The battle over virtual reality technology between two game industry heavyweights is just getting started, as Oculus has fired back at Zenimax's claims that it stole proprietary VR tech.
The battle over virtual reality technology between two game industry heavyweights is just getting started. A representative for Oculus sent along a longer statement Monday morning, refuting Zenimax’s recent claims that Oculus illicitly acquired proprietary technology when it hired game programming luminary John Carmack as its chief technology officer. Zenimax is the parent company to Bethesda Softworks, developer and publisher of the popular Elder Scrolls and Fallout franchises. Oculus is the hot VR startup that was acquired by Facbook for $2 billion earlier this year. Zenimax believes it deserves a piece of the VR pie. Word came out last week that Zenimax lawyers contacted Oculus and Facebook’s lawyers, saying that Carmack’s work with VR happened while he was still an employee of Zenimax, allegedly making that work property of Zenimax. "We are disappointed but not surprised by Zenimax’s actions and we will prove that all of its claims are false,” the Oculus rep stated Monday. He went on to address specific claims made by Zenimax’s lawyers:

There is not a line of Zenimax code or any of its technology in any Oculus products.
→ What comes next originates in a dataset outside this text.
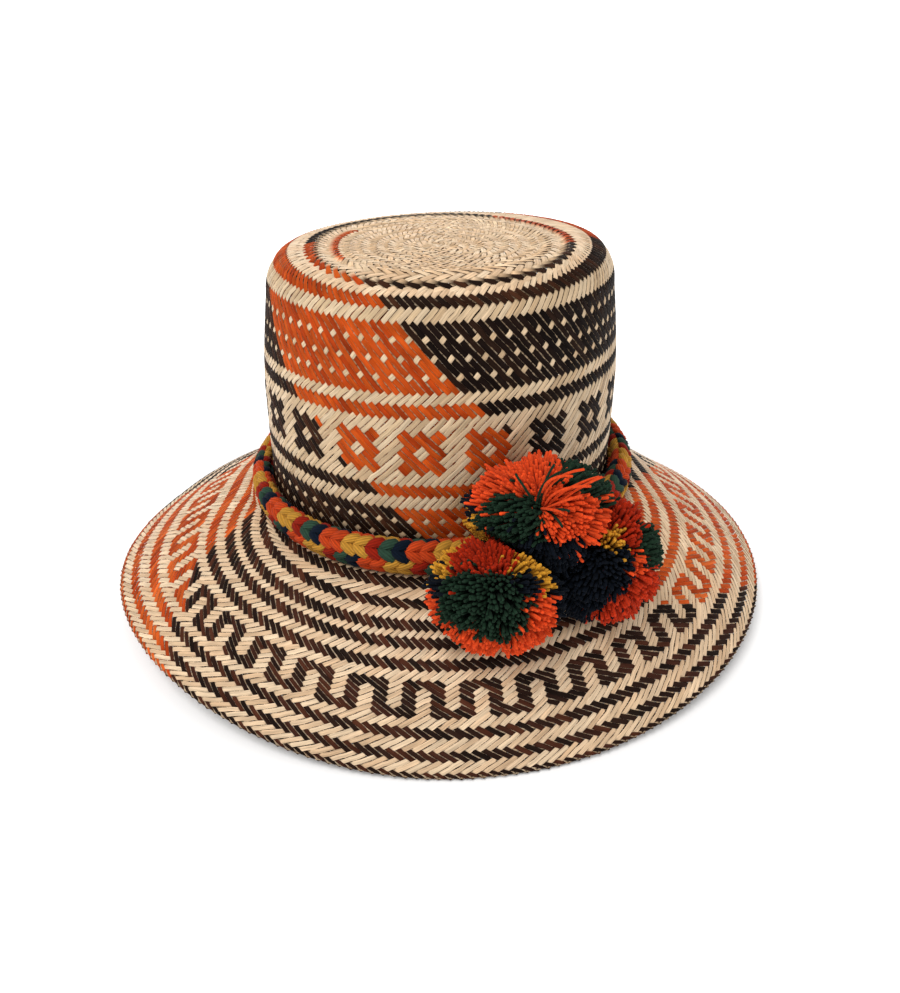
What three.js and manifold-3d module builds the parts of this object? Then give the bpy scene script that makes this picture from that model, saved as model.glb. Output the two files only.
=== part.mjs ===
// Woven straw hat with a plaited yarn band and three yarn pompoms.
// Millimetres, +Z up, the front of the hat towards -Y. Azimuth is 0 at the front and grows towards +X.
import * as THREE from "three";
import { mergeVertices } from "three/addons/utils/BufferGeometryUtils.js";
import Module from "manifold-3d";

const wasm = await Module();
wasm.setup();

// ---- plaited body: crown and brim in one sheet ----
const wall = 2.0; // straw plait, with its lining of folded ends
const crownBaseRadius = 93.1; // outside, a 57 cm head with the wall and an easy fit
const crownMiddleRadius = 91.0;
const crownTopRadius = 84.3; // where the rounded shoulder starts
const crownMiddleHeight = 113;
const shoulderRadius = 19;
const crownHeight = 176.6; // at the foot of the dome
const domeRise = 1.5;
const domeRadius = 40; // the flat of the top starts here
const joinHeight = 51.8; // where the crown turns into the brim
const joinRadius = 99;
const filletRadius = 6;
const brimRadiusSide = 183.1;
const brimRadiusFront = 171.5;
const brimCurveFront = 2; // the brim bends down with this power of the way out
const brimCurveBack = 1.05; // it runs down almost straight at the sides and the back
const brimCurveFrom = 30; // azimuth where the bend starts to change, either side of the front
const brimCurveTo = 100;
const leanSide = 0.03; // the crown stands a little higher on its right
const leanBack = 0.0174; // and a little higher at the back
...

John Carmack did not take any intellectual property from Zenimax. Zenimax has misstated the purposes and language of the Zenimax non-disclosure agreement that Palmer Luckey signed. A key reason that John permanently left Zenimax in August of 2013 was that Zenimax prevented John from working on VR, and stopped investing in VR games across the company. Zenimax canceled VR support for Doom 3 BFG when Oculus refused Zenimax’s demands for a non-dilutable equity stake in Oculus. Zenimax did not pursue claims against Oculus for IP or technology, Zenimax has never contributed any IP or technology to Oculus, and only after the Facebook deal was announced has Zenimax now made these claims through its lawyers. Despite the fact that the full source code for the Oculus SDK is available online (developer.oculusvr.com), Zenimax has never identified any ‘stolen’ code or technology.
Zenimax is seeking compensation, though there's no official word yet on whether court proceedings will ensue.